September 16

Wow has it been hot! The last three days have been the hottest we have experienced in 2 years. The main problem is that there has been absolutely no wind the entire time. At least when the wind is blowing if cools you off and especially important, it keeps the inside of the boat cool. We have many hatches on our boat and normally at anchor the boat points into the wind and it funnels down into the boat keeping things cool. Without any breeze it just heats up. The worst part is cooking. Not only does this add more heat to the inside of the boat, but cooking fumes, smells and smoke do not exhaust naturally the way they do when a breeze is blowing.  

To make matters worse the anchorage here at Ambae is almost completely enclosed on all sides making what little breeze there might be outside even less apparent here in the harbor. Further, because of the enclosed nature of the harbor the water is cloudy and dirty even though just a few hundreds yards away (outside the harbor) the water is crystal clear. We have gone out snorkeling both today and yesterday and spent some time on a beach outside the bay where the water was cool and clear, but coming back to the boat is even more shocking after that. Just walking on the decks without shoes is painful as they heat up like a NY sidewalk in July.  
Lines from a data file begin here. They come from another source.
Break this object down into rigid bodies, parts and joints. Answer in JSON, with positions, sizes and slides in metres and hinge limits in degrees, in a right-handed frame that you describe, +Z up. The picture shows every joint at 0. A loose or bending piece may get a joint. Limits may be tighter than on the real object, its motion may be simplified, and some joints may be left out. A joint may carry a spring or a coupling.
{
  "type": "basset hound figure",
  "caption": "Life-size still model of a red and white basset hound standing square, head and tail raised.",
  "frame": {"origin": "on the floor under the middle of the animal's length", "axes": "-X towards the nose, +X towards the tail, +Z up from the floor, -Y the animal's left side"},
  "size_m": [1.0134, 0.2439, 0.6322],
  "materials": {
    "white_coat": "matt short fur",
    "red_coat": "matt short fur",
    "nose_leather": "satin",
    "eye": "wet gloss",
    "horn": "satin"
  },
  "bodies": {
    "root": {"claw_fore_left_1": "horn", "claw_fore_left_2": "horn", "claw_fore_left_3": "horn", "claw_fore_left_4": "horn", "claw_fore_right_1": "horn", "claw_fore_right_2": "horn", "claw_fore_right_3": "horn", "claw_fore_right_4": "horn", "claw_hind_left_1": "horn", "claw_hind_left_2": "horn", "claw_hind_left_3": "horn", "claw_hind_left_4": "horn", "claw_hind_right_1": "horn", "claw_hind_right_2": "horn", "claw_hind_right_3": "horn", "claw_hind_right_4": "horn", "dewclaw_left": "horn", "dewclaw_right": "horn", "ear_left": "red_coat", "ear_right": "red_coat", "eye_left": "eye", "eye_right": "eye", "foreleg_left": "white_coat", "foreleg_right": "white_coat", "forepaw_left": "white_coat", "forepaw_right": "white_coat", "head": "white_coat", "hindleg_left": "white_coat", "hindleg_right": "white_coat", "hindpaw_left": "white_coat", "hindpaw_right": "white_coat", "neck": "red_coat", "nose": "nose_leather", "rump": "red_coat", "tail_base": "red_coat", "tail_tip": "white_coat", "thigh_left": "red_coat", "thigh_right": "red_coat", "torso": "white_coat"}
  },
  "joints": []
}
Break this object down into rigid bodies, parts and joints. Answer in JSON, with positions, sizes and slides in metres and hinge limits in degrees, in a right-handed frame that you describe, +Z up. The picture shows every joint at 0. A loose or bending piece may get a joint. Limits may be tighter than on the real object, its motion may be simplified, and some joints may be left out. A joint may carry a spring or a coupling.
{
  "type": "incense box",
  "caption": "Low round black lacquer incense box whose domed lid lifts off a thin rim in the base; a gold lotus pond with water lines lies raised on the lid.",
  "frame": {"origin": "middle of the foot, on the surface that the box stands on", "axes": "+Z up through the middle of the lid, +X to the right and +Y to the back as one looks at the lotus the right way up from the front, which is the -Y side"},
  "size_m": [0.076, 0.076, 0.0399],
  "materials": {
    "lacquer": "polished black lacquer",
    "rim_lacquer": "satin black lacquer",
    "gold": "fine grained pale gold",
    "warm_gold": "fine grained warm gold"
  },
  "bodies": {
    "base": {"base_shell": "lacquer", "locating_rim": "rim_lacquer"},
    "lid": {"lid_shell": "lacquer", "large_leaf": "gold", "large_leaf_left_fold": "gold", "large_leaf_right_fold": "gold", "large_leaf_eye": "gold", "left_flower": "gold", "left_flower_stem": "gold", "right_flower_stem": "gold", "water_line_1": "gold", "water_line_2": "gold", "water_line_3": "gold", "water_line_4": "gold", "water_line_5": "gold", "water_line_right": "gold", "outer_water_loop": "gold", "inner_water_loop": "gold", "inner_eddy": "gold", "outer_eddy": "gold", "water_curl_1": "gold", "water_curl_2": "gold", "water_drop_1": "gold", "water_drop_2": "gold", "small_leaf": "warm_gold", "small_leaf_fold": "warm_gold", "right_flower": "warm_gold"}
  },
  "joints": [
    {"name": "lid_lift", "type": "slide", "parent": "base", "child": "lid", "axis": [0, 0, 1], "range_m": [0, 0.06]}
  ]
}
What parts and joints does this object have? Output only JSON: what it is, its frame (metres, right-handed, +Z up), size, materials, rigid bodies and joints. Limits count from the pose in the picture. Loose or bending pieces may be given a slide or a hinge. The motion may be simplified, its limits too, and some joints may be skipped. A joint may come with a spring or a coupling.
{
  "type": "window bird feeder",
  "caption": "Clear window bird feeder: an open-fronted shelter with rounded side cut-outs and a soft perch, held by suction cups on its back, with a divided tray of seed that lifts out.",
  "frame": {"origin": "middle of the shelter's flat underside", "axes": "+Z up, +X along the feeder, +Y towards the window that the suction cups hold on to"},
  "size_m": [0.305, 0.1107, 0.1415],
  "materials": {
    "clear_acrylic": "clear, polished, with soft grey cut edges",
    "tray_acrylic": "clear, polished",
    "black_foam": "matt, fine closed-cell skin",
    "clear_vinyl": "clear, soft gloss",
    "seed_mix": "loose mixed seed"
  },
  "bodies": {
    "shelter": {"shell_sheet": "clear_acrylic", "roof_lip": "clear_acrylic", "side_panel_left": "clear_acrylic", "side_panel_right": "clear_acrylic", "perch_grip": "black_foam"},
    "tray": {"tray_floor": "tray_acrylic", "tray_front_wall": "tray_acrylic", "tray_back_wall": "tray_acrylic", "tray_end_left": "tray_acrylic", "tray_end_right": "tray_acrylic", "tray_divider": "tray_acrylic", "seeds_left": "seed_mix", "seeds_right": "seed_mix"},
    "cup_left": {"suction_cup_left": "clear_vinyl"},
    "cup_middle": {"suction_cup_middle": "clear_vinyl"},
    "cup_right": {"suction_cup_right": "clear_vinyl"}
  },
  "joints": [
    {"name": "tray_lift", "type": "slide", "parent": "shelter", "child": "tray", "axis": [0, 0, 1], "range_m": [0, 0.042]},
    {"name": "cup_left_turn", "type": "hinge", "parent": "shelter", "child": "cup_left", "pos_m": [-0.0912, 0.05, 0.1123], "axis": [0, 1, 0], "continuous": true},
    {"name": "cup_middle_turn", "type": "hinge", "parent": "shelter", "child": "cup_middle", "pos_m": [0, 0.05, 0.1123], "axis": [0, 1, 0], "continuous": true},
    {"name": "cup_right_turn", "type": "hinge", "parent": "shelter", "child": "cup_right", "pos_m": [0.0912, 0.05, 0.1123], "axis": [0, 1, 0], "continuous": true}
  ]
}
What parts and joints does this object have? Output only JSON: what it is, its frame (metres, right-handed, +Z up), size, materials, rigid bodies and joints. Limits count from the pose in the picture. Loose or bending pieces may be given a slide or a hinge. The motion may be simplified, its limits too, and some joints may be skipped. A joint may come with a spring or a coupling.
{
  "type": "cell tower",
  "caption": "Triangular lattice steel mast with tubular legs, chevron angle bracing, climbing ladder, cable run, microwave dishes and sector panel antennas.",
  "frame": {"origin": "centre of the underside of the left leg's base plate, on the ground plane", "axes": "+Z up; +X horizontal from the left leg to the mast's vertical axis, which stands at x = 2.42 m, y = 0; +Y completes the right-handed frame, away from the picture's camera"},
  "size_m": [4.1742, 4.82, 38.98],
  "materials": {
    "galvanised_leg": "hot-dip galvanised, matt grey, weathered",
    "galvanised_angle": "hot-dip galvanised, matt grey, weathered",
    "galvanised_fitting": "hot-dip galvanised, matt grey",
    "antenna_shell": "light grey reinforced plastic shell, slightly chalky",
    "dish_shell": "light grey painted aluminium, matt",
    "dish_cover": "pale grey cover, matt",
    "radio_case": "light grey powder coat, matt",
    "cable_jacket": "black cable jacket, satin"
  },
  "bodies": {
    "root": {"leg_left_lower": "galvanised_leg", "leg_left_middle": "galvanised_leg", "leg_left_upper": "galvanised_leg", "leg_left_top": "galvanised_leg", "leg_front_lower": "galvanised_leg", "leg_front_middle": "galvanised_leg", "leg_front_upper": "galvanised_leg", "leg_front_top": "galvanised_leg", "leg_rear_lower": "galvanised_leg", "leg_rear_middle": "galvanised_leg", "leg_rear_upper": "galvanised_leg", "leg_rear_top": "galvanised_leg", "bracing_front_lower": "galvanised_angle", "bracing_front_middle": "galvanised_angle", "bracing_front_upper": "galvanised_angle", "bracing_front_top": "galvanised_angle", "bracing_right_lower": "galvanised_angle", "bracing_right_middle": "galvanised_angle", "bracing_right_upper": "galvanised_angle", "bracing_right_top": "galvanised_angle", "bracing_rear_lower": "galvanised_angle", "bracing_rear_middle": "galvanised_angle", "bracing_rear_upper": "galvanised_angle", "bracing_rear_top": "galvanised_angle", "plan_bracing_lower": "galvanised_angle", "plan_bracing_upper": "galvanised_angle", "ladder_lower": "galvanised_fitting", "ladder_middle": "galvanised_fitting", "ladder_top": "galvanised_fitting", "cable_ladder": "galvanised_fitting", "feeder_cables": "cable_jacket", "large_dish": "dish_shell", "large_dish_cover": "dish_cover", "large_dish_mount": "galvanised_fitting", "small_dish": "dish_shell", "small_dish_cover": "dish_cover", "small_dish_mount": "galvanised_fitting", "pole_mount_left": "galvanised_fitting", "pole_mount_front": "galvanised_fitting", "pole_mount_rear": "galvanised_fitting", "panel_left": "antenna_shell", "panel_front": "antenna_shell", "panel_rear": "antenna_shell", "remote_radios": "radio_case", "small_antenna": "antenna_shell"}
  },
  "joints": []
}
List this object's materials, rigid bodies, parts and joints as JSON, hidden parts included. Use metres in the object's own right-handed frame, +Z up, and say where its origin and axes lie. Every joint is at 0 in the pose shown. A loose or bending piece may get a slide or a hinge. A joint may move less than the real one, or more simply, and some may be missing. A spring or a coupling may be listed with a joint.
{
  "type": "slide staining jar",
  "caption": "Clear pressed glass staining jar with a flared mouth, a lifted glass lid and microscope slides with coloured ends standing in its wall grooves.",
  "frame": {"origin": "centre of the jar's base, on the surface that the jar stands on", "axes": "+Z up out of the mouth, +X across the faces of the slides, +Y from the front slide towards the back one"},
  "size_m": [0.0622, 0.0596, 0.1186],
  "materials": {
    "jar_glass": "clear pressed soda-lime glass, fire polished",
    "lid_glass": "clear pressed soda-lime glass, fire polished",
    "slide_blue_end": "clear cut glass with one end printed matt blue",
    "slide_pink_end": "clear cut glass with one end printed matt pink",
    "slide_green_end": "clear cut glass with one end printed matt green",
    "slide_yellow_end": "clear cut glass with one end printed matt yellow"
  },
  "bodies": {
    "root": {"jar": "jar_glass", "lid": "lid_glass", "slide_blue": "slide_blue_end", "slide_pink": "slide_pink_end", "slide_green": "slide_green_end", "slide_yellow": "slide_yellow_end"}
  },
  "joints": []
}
Meanwhile, we want to move West to Espirito Santo, about 50 miles away, but we have been reluctant to go without wind as we would be assured of having to motor the entire way. This is bad because we need to start conserving fuel (i.e. money) and also because Santo does not have a decent fuel dock, fuel will have to be brought out to the boat in 6 gallon jerry jugs. Right now we need about 50 gallons to fill our tanks. Motoring another 50 miles to Santo will use about 10-12 gallons which means another 2 jerry jugs we will have to haul to the boat. Anyway, at this point we are desperate to get out of this oven of a bay and have decided to go Thursday morning no matter what the wind is doing. Forecasts do predict wind for Thursday, so if we are lucky we will be able to sail.  

The village here is a regional headquarters for the three island region of Pentacost, Ambae and Maewo, the three islands we have been visiting for the last 2 weeks. This is not to give the impression that it is a large or populous place by normal standards, but they do have motor vehicles (dirt roads) and 3 stores. They have an egg farm which was set up by a Peace Corps worker whom we met last week on Maewo and quite a few people. All of this really just means it is a little more dusty and has more people then the average sleepy little villages we have been visiting for the last few weeks.

Luganville, the second largest town in Vanuatu which is located on Espirito Santo is far larger then this place (which is called Lolowai) but even that is nothing more then a small dirty town. Compared to Luganville (which is often called just Santo after the island on which it is situated) Port Vila is a regular metropolis.